# Find the integral. \int (2x^5 - 7x^3 + 5)\ dx

## Question:

Find the integral.

{eq}\int (2x^5 - 7x^3 + 5)\ dx {/eq}

## Rules for Evaluating Indefinite Integrals:

The indefinite integral operation obeys the following rules:

1) The linearity rule:

{eq}\displaystyle \int \left[af(x)+bg(x)\right] \, dx = a\int f(x) \, dx + b\int g(x) \, dx \, . {/eq}

2) The power rule: if {eq}a \ne -1 {/eq}, then

{eq}\displaystyle \int x^a \, dx = \frac{1}{a+1}x^{a+1} + C \, . {/eq}

3) Integration by substitution:

{eq}\displaystyle \int f(g(x)) g'(x) \, dx = \int f(u) \, du \, . {/eq}

4) Integration by parts:

{eq}\displaystyle \int u(x) v'(x) \, dx = u(x)v(x) - \int v(x) u'(x) \, dx \, . {/eq}

We can use the linearity and power rules for indefinite integrals to evaluate the given integral.
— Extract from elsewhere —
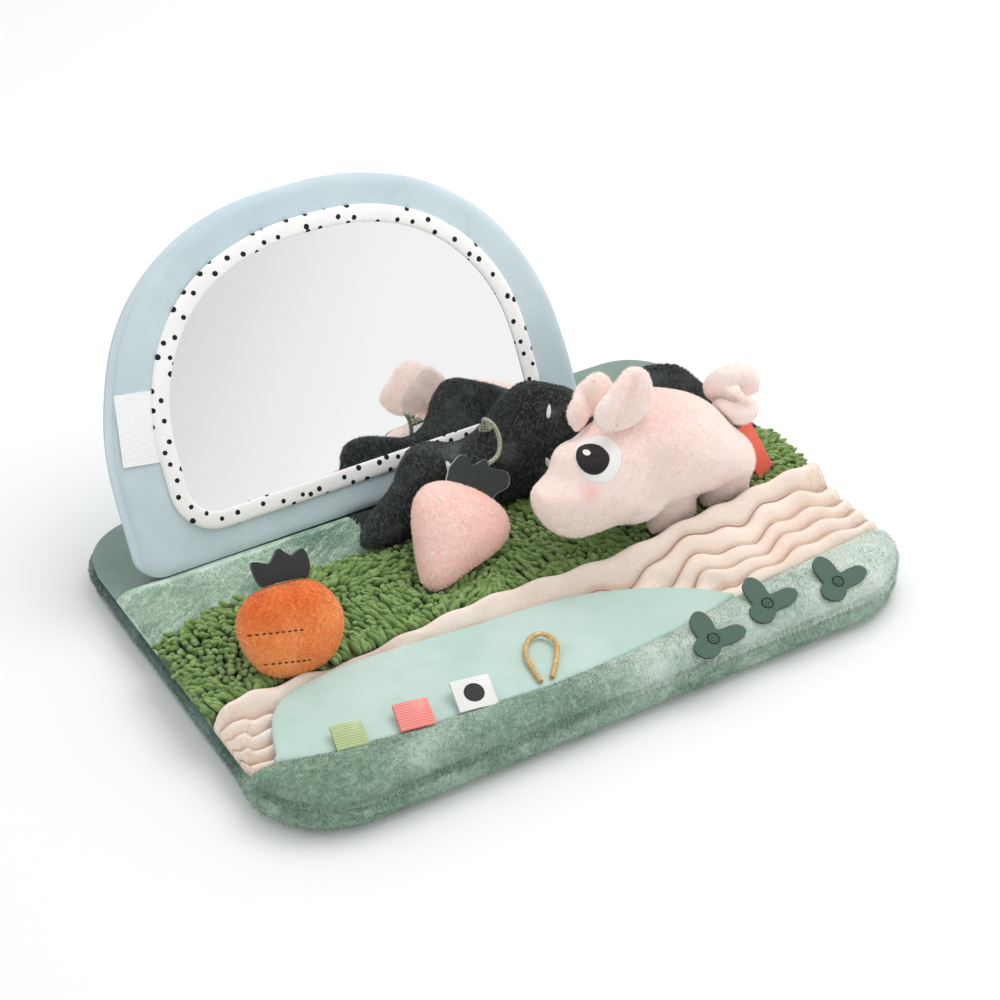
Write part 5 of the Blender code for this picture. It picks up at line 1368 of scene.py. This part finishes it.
for back in (False, True):
    stitches = running_stitch("carrot_stitches" + ("_rear" if back else ""), carrot, CARROT_AT, CARROT_ROWS,
                              "carrot", brown_thread, "orange_velvet", back=back)
    bare += [(vertex.co.copy(), 0.0013) for vertex in list(stitches.data.vertices)[::15]]
furred(carrot, count=14000, length=0.0017, width=0.0004, lean=(0.1, -0.2, -0.7), seed=32, bare=bare)
black_felt = felt_finish("black_felt", paint(52, 54, 55), paint(34, 36, 37))
softened("carrot_crown_felt", "carrot_leaves", 0.0007, "carrot", black_felt, 0.0002)


# Strawberry
# A flat stuffed strawberry of pale coral velvet with stitched seeds and felt leaves, tied to the bush
# by its elastic.
BERRY_AT = Matrix.Translation((-0.02481, -0.00380, 0.04855)) @ turned(-40, "X")
coral_velvet = plush_finish("coral_velvet", paint(255, 216, 203), paint(255, 232, 223), paint(255, 203, 189),
                            nap=(1.0, 1.0, 0.4), streak=520, fuzz=1500, depth=0.0007, sheen=0.4, lift=0.50,
                            lie=0.5)
berry = stuffed("strawberry_velvet", ["strawberry_body"], voxel=0.0030, cap=0.0030, body="strawberry",
                finish=coral_velvet)
pale_satin = satin_finish("pale_satin", paint(255, 232, 222), paint(246, 206, 192))
bare = []
SEEDS = ((-0.0073, 0.0173, 80.0), (0.0163, 0.0018, -60.0), (-0.0222, -0.0087, 70.0), (-0.0252, -0.0200, 50.0))
for back in (False, True):
    for number, (x, up, tilt) in enumerate(SEEDS, 1):
        turn = turned(tilt, "Z")
        shape = [turn @ Vector((0.0021 * math.cos(a), 0.0009 * math.sin(a) * (1 + 0.35 * math.cos(a)), 0.0))
                 + Vector((x, up, 0.0)) for a in (math.tau * k / 18 for k in range(18))]
        points, faces = patch(shape, rings=3, dome=0.0005)
        points = on_skin(berry, *facing(BERRY_AT), points, 0.0002, back)
        name = "strawberry_seed_%d%s" % (number, "_rear" if back else "")
        sew(name, points, faces, "strawberry", pale_satin, "coral_velvet", (), 0)
        bare.append((points[-1], 0.0022))
furred(berry, count=12000, length=0.0013, width=0.00035, lean=(0.2, -0.2, -0.6), seed=33, bare=bare)
CALYX_OUTLINE = (
    (-0.69, -0.14), (-0.56, 0.27), (-0.37, 0.42), (-0.16, 0.51), (-0.02, 0.42), (0.03, 0.22),
    (0.37, 0.25), (0.41, 0.04), (0.76, -0.18), (0.68, -0.47), (0.34, -0.55), (0.00, -0.71))
CALYX_SIZE = 0.0245
CALYX_THICKNESS = 0.0016
grey_felt = felt_finish("grey_felt", paint(54, 61, 59), paint(42, 48, 46), paint(180, 188, 184),
                        CALYX_THICKNESS * 0.6)
calyx = sew("strawberry_leaves_felt", *cut_felt(smooth_loop(CALYX_OUTLINE, 108, CALYX_SIZE), CALYX_THICKNESS),
            "strawberry", grey_felt, "black_felt", ["strawberry_leaves"], 50,
            BERRY_AT @ Matrix.Translation((0.0198, 0.0, 0.0235)) @ turned(90, "X"))
CORD_ROUTE = (
    (0.01604, 0.03591, 0.07838), (0.01557, 0.03540, 0.07937), (0.01493, 0.03468, 0.08075),
    (0.01448, 0.03387, 0.08191), (0.01434, 0.03305, 0.08271), (0.01439, 0.03215, 0.08330),
    (0.01466, 0.03116, 0.08348), (0.01527, 0.03004, 0.08316), (0.01610, 0.02881, 0.08243),
    (0.01677, 0.02754, 0.08144), (0.01717, 0.02619, 0.08017), (0.01741, 0.02479, 0.07864),
    (0.01744, 0.02347, 0.07710), (0.01725, 0.02227, 0.07558), (0.01685, 0.02114, 0.07406),
    (0.01627, 0.02008, 0.07271), (0.01550, 0.01911, 0.07159), (0.01455, 0.01821, 0.07063),
    (0.01345, 0.01737, 0.06989), (0.01217, 0.01656, 0.06939), (0.01073, 0.01579, 0.06911),
    (0.00927, 0.01511, 0.06896), (0.00765, 0.01447, 0.06896), (0.00600, 0.01391, 0.06909),
    (0.00484, 0.01352, 0.06919))
cord_mesh = round_cord(CORD_ROUTE, LOOP_DIAMETER, ridge=0.00030, pitch=0.0013)
cord = sew("strawberry_cord_elastic", *cord_mesh, "strawberry", elastic_thread, "elastic_cord",
           ["strawberry_cord"], 60)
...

We have:

{eq}\begin{align*} \int (2x^5-7x^3+5) \, dx &= 2\int x^5 \, dx-7\int x^3 \, dx+5 \int dx&&\text{(by the linearity rule)}\\ &=2\left(\frac{1}{6}x^6+C_1\right)-7\left(\frac{1}{4}x^4+C_2\right)+5(x+C_3)&&\text{(evaluating each individual integral by the power rule; }C_1,C_2,C_3\text{ are constants of integration)}\\ &=\frac{1}{3}x^6-\frac{7}{4}x^4+5x+2C_1-7C_2+5C_3&&\text{(expanding, rearranging)}\\ &=\frac{1}{3}x^6-\frac{7}{4}x^4+5x+C&&\text{(combining all constants of integration into a single arbitrary constant }C\text{).} \end{align*} {/eq}

In summary, {eq}\boxed{\int (2x^5-7x^3+5) \, dx = \frac{1}{3}x^6-\frac{7}{4}x^4+5x+C \, .} {/eq}